- Born: 3 January 1915 Neukölln, German Empire
- Died: 1996 (aged 81) Guben, Brandenburg, Germany
- Occupation: Concentration camp guard
- Criminal status: Deceased
- Motive: Nazism
- Conviction: Murder (6 counts)
- Criminal penalty: Life imprisonment
- Imprisoned at: Hoheneck Fortress

= Erika Bergmann =

Nazi guard

Erika Bergmann (3 January 1915 – 1996) was a German Nazi concentration camp guard at two labor camps during World War II. She was known as the "beast in human skin" (Bestie in Menschenhaut) for her cruel treatment of prisoners during her tenure as a warden at Ravensbrück concentration camp, according to a 1990 edition of the East German magazine Für Dich.

==Biography==
Bergmann was born on 3 January 1915 in Neukölln, at the time an independent city near Berlin. In 1943 she arrived at Ravensbrück concentration camp where she received her initial training and first assignment. In the same year, along with other female concentration guards (Aufseherin) she accompanied a transport of prisoners to the Genthin sub-camp where she remained until the end of the war.

After the war, Bergmann moved to East Germany, where she lived until her past was exposed in 1955. She was accused of acts of cruelty towards prisoners, including using a whip and inciting an attack by a dog on prisoners (killing six of them), as well as other crimes. Placed on trial in an East German court in Neubrandenburg, she was found guilty of six murders and sentenced to life imprisonment on 2 November 1955. The explanation of the verdict stated:

"As an Aufseherin in the Ravensbrück concentration camp in the period 1943[-1945], the defendant had mistreated prisoners: one day this Aufseherin had been ordered to take a column of Ravensbrück prisoners outside the camp for leveling work. She used her dog against an approximately 20-year-old Gypsy woman, who, in her opinion, worked too slowly. The four-legged tiger tore the girl's lower body to pieces. Bleeding and with outwardly hanging intestines the unconscious was ordered by Bergmann to be left lying for a few hours there; Bergmann forbade the women to look after the badly injured, when the column returned to the camp in the evening and wanted to take the Gypsy woman with them, only a corpse was found."

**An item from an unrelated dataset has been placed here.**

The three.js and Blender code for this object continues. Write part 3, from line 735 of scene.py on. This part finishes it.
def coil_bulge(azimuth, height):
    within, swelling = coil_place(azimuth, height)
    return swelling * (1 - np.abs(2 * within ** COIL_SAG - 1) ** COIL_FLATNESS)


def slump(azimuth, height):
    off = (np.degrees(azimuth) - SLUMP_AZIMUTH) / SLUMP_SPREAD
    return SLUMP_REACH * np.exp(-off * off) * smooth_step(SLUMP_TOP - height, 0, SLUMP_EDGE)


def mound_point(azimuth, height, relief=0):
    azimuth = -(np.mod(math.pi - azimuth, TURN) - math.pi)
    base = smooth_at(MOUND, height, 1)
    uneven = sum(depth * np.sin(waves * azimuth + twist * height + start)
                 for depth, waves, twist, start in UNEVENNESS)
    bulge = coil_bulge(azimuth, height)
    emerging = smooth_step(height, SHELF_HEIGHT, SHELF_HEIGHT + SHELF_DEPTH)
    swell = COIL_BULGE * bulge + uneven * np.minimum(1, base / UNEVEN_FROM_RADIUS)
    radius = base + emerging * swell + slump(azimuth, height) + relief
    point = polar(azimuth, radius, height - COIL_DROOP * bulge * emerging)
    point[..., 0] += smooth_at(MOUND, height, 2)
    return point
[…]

In one account of her crimes, she ordered a dog to attack two Gypsy women, who were then bitten by the animal in the ribs and feet. In another instance, after a Polish prisoner was seriously injured by Bergmann's dog during the fall of 1945, that woman was then ordered to work despite the wound, and was given no permission to be treated. A witness stated at the trial that the prisoner had been beaten by Bergmann because her hair had been too long and curly, adding that the beating was so vicious that the prisoner was blind for six months. Another time the same witness was beaten by Bergmann and kicked with her boots, because she had had worn a headscarf in the rain. Bergmann also reportedly shouted: "She who is a prisoner is not a person!" In a different incident, prisoners working in a cellar where thousands of kilos of vegetables were reportedly spoiled by the negligence of SS men were ordered by Bergmann to stand along a fence, and then were then beaten with a dog leash. One prisoner was covered with swollen wounds; another had her face cut open by a nail. In a separate case, a 61-year-old woman was forced to stand for nine hours in the cold, open air while Bergmann showered her with ice-cold water. The woman later died from the abuse, as did a Gypsy who was beaten by Bergmann until she collapsed.

After German reunification in 1990, Bergmann was still in Hoheneck Fortress along with Ulla Jürß, another female concentration camp guard. They both petitioned for clemency and were released on probation in May 1991. At the time of Bergmann's release, she was the longest serving Nazi war criminal tried under East German law. Bergmann died in 1996 in Guben, Germany.